Stuck on an issue?

Lightrun Answers was designed to reduce the constant googling that comes with debugging 3rd party libraries. It collects links to all the places you might be looking at while hunting down a tough bug.

And, if you’re still stuck at the end, we’re happy to hop on a call to see how we can help out.

Confidence Score for NER

See original GitHub issue

It is important for my current project to output the confidence score for each entity we get from NER. Doing my research, I’ve found out some issues regarding that. Those were particulary usefull for me: https://github.com/explosion/spaCy/issues/3996, https://github.com/explosion/spaCy/issues/881, https://github.com/explosion/spaCy/issues/831 They presented a method by our great honnibal that calculates the confidences from the spaCy NER extractions.

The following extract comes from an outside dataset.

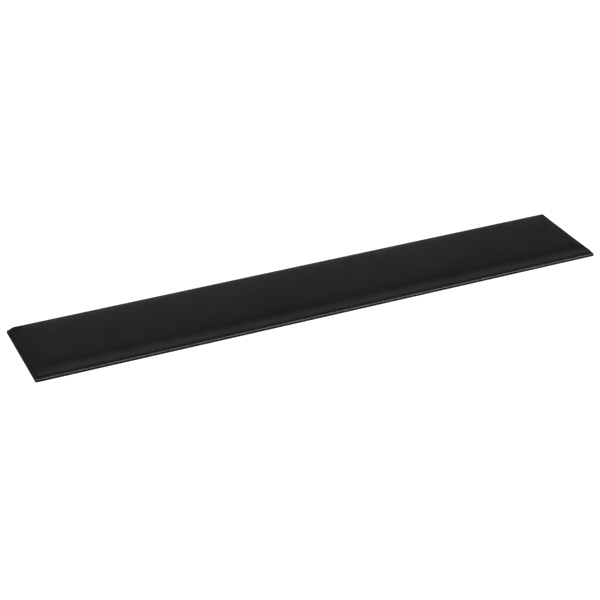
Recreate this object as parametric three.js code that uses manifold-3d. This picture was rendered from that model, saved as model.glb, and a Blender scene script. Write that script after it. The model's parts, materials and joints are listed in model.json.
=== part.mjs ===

HOWEVER, after updating my en_core_web_md model to version 2.3.0, the confidences I got for a lot of my NER extractions are 1.0 or 0.0 (before updating the model, I used to see all types of scores, ranging from 0.666... to 0.999... ). Something seems just off… I wonder if I can trust those values. I also wonder how, internally, spaCy decides if a NER entity is acceptable or not considering its confidence (or if it taken into consideration at all). Here is an snippet of my project where I get the confidences:


nlp = spacy.load('en_core_web_md')
with nlp.disable_pipes('ner'):
    doc = nlp(text)

beams = nlp.entity.beam_parse([ doc ], beam_width = 16, beam_density = 0.0001)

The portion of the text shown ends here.